Mr. Abu Samah, who spent 15 years in England with the Filmali Production Co., says his station does not make political statements or take stances on religious matters. It simply raises tough questions.
Heya's potential audience is 100 million women across the Middle East, nearly 70 percent of the region's TV viewers, according to Abu Samah.
Illiteracy is high among women in the region, and Abu Samah says satellite TV is an important way of reaching them.
The station boasts a staff of about 60, with correspondents in Syria, Saudi Arabia, the Palestinian territories, Jordan, and North Africa. Studios are in Beirut and Dubai, United Arab Emirates.
About 70 percent of staff members -- and all of the top managers -- are women, Abu Samah says.
Farjallah's show, "Al-Makshouf" ("The Uncovered"), is one of a number devoted to political and social issues for Arab women, from domestic violence to workplace discrimination to sex before marriage. "We try to tackle all the core issues," she says. "We're involved in contentious legal or religious issues all the time."

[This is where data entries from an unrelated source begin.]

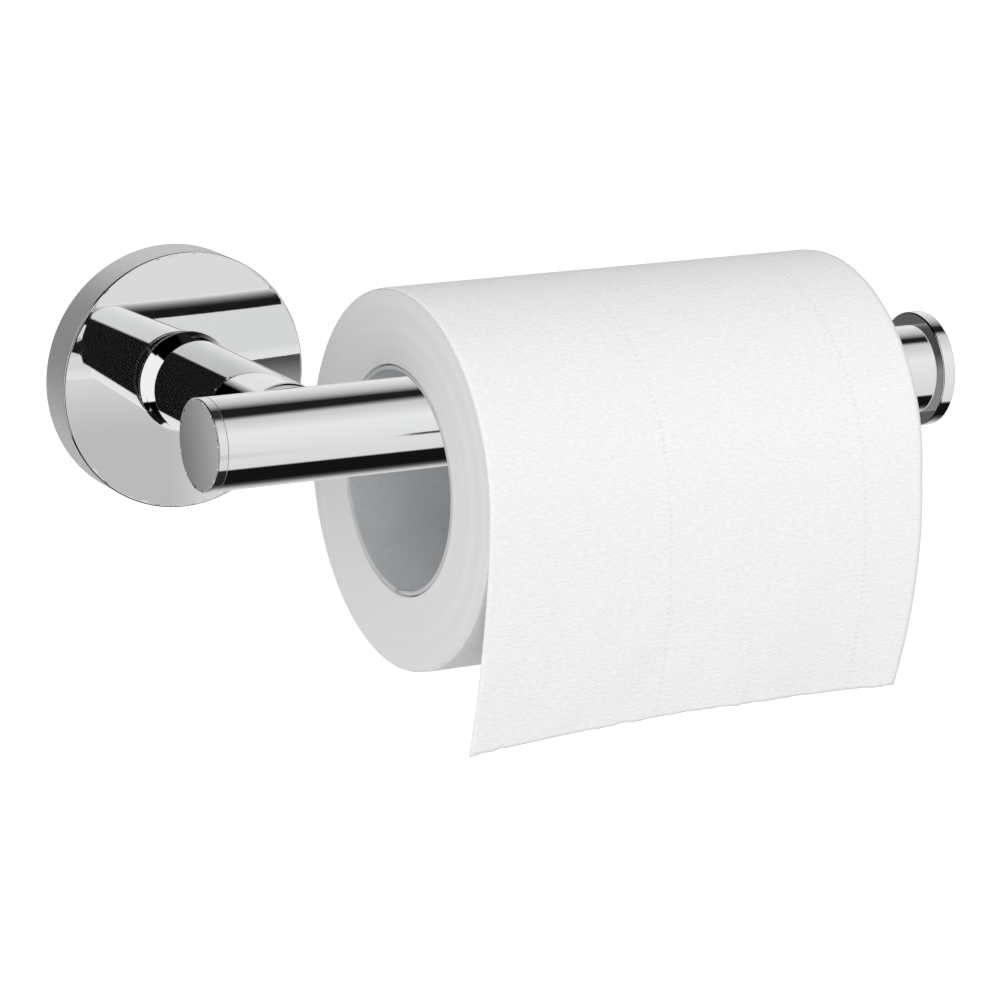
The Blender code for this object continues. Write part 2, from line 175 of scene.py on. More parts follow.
def light_key_panel(tree, x, round_front, rise):
    """The large key panel, front right, brighter at mid height and dimmer low on its left."""
    lit = sums(
        tree,
        "MULTIPLY",
        window(tree, round_front, KEY_ROUND, 1.5, 10),
        window(tree, rise, KEY_RISE, 2, 4),
        add(tree, "MapRange", rise, -50.0, 60.0, 1.06, 1.3),
        add(tree, "MapRange", rise, 30.0, 62.0, 1.0, 0.62),
    )
    patch = sums(tree, "MULTIPLY", window(tree, rise, KEY_DIM_RISE, 3, 2.6), fade(tree, x, *KEY_DIM_X))
    return sums(tree, "MULTIPLY", lit, add(tree, "MapRange", patch, 0.0, 1.0, 1.0, KEY_DIM))


def light_sweep(tree, x, y, z):
    """The white sweep behind, which goes dark towards the top, the bottom and the left."""
    over_back = sums(tree, "DEGREES", sums(tree, "ARCTAN2", z, y))
    share = add(tree, "MapRange", over_back, -90.0, 90.0, 0.0, 1.0)
    stops = [((at + 90) / 180, grey / SWEEP_TOP) for at, grey in SWEEP_LOWER + SWEEP_UPPER]
    sweep = ramp(tree, share, stops)
    slant = sums(tree, "SUBTRACT", x, sums(tree, "MULTIPLY", z, 0.5))
    upper_left = add(tree, "MapRange", slant, -0.42, -0.28, 0.0, 1.0)
    upper_left = sums(tree, "MAXIMUM", upper_left, fade(tree, z, -0.14, -0.21))
    left_fall = add(tree, "MapRange", x, -0.53, -0.225, 0.19, 1.0)
    return sums(tree, "MULTIPLY", sweep, SWEEP_TOP, left_fall, upper_left, fade(tree, x, 0.7, 0.6))


def light_strip(tree, round_front, rise):
    """A narrow upright strip on the left."""
    wide = window(tree, round_front, STRIP_ROUND, 2, 2)
    return sums(tree, "MULTIPLY", wide, window(tree, rise, STRIP_RISE, 1.5, 1.5), STRIP_LEVEL)


def hang_card(tree, x, rise):
    """How much light passes a small black card on the right, low down, mirrored in the cover's edge."""
    card = sums(
        tree,
        "MULTIPLY",
        window(tree, x, CARD_X, 0.003, 0.002),
        window(tree, rise, CARD_RISE, 0.9, 0.5),
        add(tree, "MapRange", rise, -13.8, -12.2, 0.55, 0.9),
    )
    return sums(tree, "SUBTRACT", 1.0, card)


def light_second_mirror(tree, x, y, z, towards_front):
    """What one chrome surface mirrors in another: white, with a dark band overhead and a dark left side."""
    over = sums(tree, "DEGREES", sums(tree, "ARCTAN2", z, towards_front))
    start, full, last, stop = BAND_OVER
    band = sums(tree, "MULTIPLY", fade(tree, over, start, full), fade(tree, over, last, stop))
    white = sums(
        tree,
        "MULTIPLY",
        sums(tree, "SUBTRACT", 1.0, band),
        fade(tree, x, -0.12, -0.07),
        add(tree, "MapRange", y, 0.0, 0.15, 1.02, 0.93),
    )
    glint = sums(
        tree,
        "MULTIPLY",
        window(tree, x, GLINT_X, 0.02, 0.006),
        fade(tree, y, -0.848, -0.834),
        add(tree, "MapRange", z, 0.05, 0.6, 0.29, 0.08),
    )
    return sums(tree, "MAXIMUM", white, glint, DARKEST)


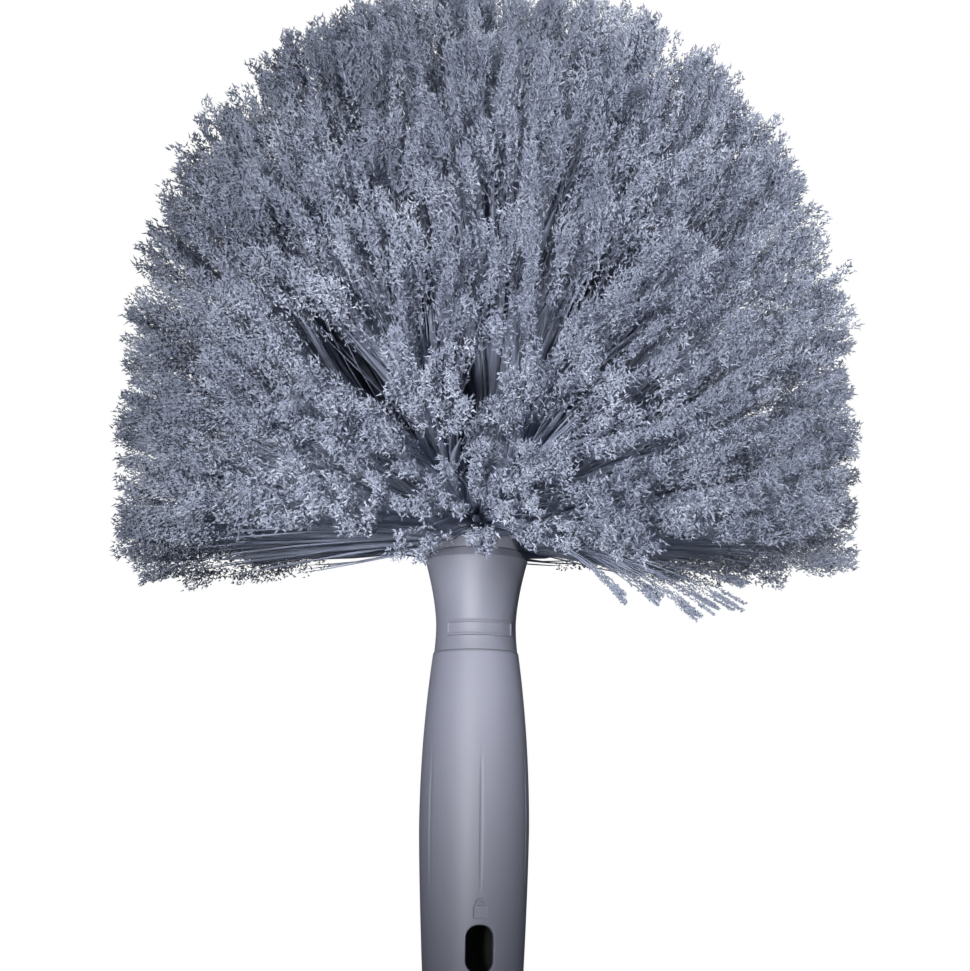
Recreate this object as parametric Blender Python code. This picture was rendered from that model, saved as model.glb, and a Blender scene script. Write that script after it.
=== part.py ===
"""A cobweb duster: a domed brush of soft tufts on a hollow handle that slips over a pole.

The handle is two mouldings, a fluted grip and a waisted collar. A domed block stands on the collar,
and its stem runs down through both, where one screw draws the three together. The tufts sit in
holes drilled in the dome. Metres, +Z up; the origin is the centre of the pole socket's mouth.
"""
import math
import random

import bmesh
import bpy
from mathutils import Matrix, Vector

MM = 0.001

# Grip: the lower moulding, from its open end up to the shoulder under the collar
GRIP_LENGTH = 109.8 * MM
GRIP_END_RADIUS = 15.2 * MM
GRIP_BELLY_RADIUS = 17.3 * MM
GRIP_BELLY_HEIGHT = 55 * MM
GRIP_TOP_RADIUS = 13.6 * MM
GRIP_EDGE = 0.5 * MM
LOWER_TAPER_POWER = 1.4
UPPER_TAPER_POWER = 2

# Pole socket: the tapered bore of the grip, closed by the end wall that the screw passes
SOCKET_WALL = 2.5 * MM
SOCKET_TAPER = 3.2 * MM
END_WALL = 4 * MM
SPIGOT_RECESS = 6 * MM

# Catch slot: the window that the pole's sprung catch clicks into
SLOT_WIDTH = 8.6 * MM
SLOT_HEIGHT = 14.4 * MM
SLOT_BOTTOM = 11 * MM
SLOT_CORNER = 3.8 * MM

# Flutes: shallow finger lines round the belly
FLUTE_COUNT = 6
FLUTE_LENGTH = 46 * MM
FLUTE_WIDTH = 1.8 * MM
FLUTE_DEPTH = 0.9 * MM
FLUTE_MIDDLE = 57.4 * MM

# Collar: the upper moulding, waisted, with a flared lip and a bare badge
COLLAR_FOOT_RADIUS = 13.3 * MM
COLLAR_WAIST_RADIUS = 12.75 * MM
COLLAR_WAIST_HEIGHT = 8.9 * MM
COLLAR_LIP_RADIUS = 16.4 * MM
COLLAR_LIP_HEIGHT = 29.6 * MM
COLLAR_FLARE_POWER = 1.6
COLLAR_CHAMFER = 2.5 * MM
COLLAR_LAND = 0.4 * MM
COLLAR_RIM = 3.5 * MM
COLLAR_WALL = 2 * MM
COLLAR_WEB = 4 * MM
BADGE_ANGLE = 104
BADGE_HEIGHT = 4.8 * MM
BADGE_MIDDLE = 6.9 * MM
BADGE_RELIEF = 0.45 * MM

# Spigot: the tube above the grip's shoulder, which centres the collar
SPIGOT_WALL = 2.4 * MM
SPIGOT_LENGTH = 12 * MM

# Brush block: a dome with a plug and a stem under it
BLOCK_RADIUS = 13.6 * MM
BLOCK_SKIRT = 1.5 * MM
BLOCK_DOME = 24 * MM
STEM_RADIUS = 5 * MM

# Screw and washer that clamp the stem to the end wall
SCREW_RADIUS = 2.2 * MM
SCREW_ROOT_RADIUS = 1.7 * MM
SCREW_PITCH = 2.2 * MM
SCREW_BITE = 16 * MM
SCREW_HEAD_RADIUS = 4.4 * MM
SCREW_HEAD = 3 * MM
DRIVE_RADIUS = 1.6 * MM
DRIVE_DEPTH = 1.6 * MM
PILOT_ROOM = 1 * MM
WASHER_RADIUS = 6.5 * MM
WASHER_THICKNESS = 1 * MM

# Tuft rows from the collar up: how many, and the angles of their place on the dome, hole and tips
TUFT_ROWS = (
    (13, 8, 0, -2),
    (13, 22, 13, 14),
    (11, 36, 28, 31),
    (8, 51, 45, 49),
    (5, 68, 66, 68),
    (1, 90, 90, 90),
)
TUFT_RADIUS = 1.3 * MM
TUFT_DEPTH = 3 * MM
TUFT_PROUD = 0.4 * MM

# Strands: each wedge of a tuft's root runs out to its own place in the room round the tuft
STRANDS_PER_TUFT = 8
STRAND_WIDTHS = (1.3 * MM, 4.4 * MM, 2.8 * MM)
STRAND_PLACE_SHARES = (0.32, 0.74, 1.0)
STRAND_BOW_SHARE = 0.45
STRAND_SPREAD_SHARES = (0.26, 0.46)
STRAND_TRIM_SHARE = 0.03
ROW_PITCH_ANGLE = 17
CROWN_PITCH_ANGLE = 24
BACK_LIFT_ANGLE = 12
SEED = 7

# Head: how far the tips reach from its centre, level with the block's foot and straight up
SIDE_REACH = 116 * MM
TOP_REACH = 180 * MM
REACH_POWER = 1.55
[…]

For the episode on domestic violence, Farjallah invited a young mother named Rola Heidar who said she was regularly beaten by her husband and her father.
On the air, Farjallah usually rests thoughtfully on her elbows, but can play hardball. She is direct and forceful even with Ms. Heidar, demanding: "Why didn't you leave him?"
Heidar, wearing a black mask to conceal her face, says her children -- babies at the time -- "would die if I left, because he doesn't bring food home."
That episode was particularly heated, with the sheikh bearing much of the ire from the all-female panel.
"Is there a law that says that if a man beats a woman, she can leave the house?" asks one panelist, an Algerian writer.
"Every problem has a solution," the sheikh answers. "If a law separated her from her husband, are her problems over?" He urges Heidar to inform the authorities about the beatings.
Another panelist, representing a women's rights group in Lebanon, responds: "If she goes to the police, they'll laugh at her and not take her seriously."
The sheikh says the beatings Heidar faces are the result of "a bad education and a misunderstanding of the religion."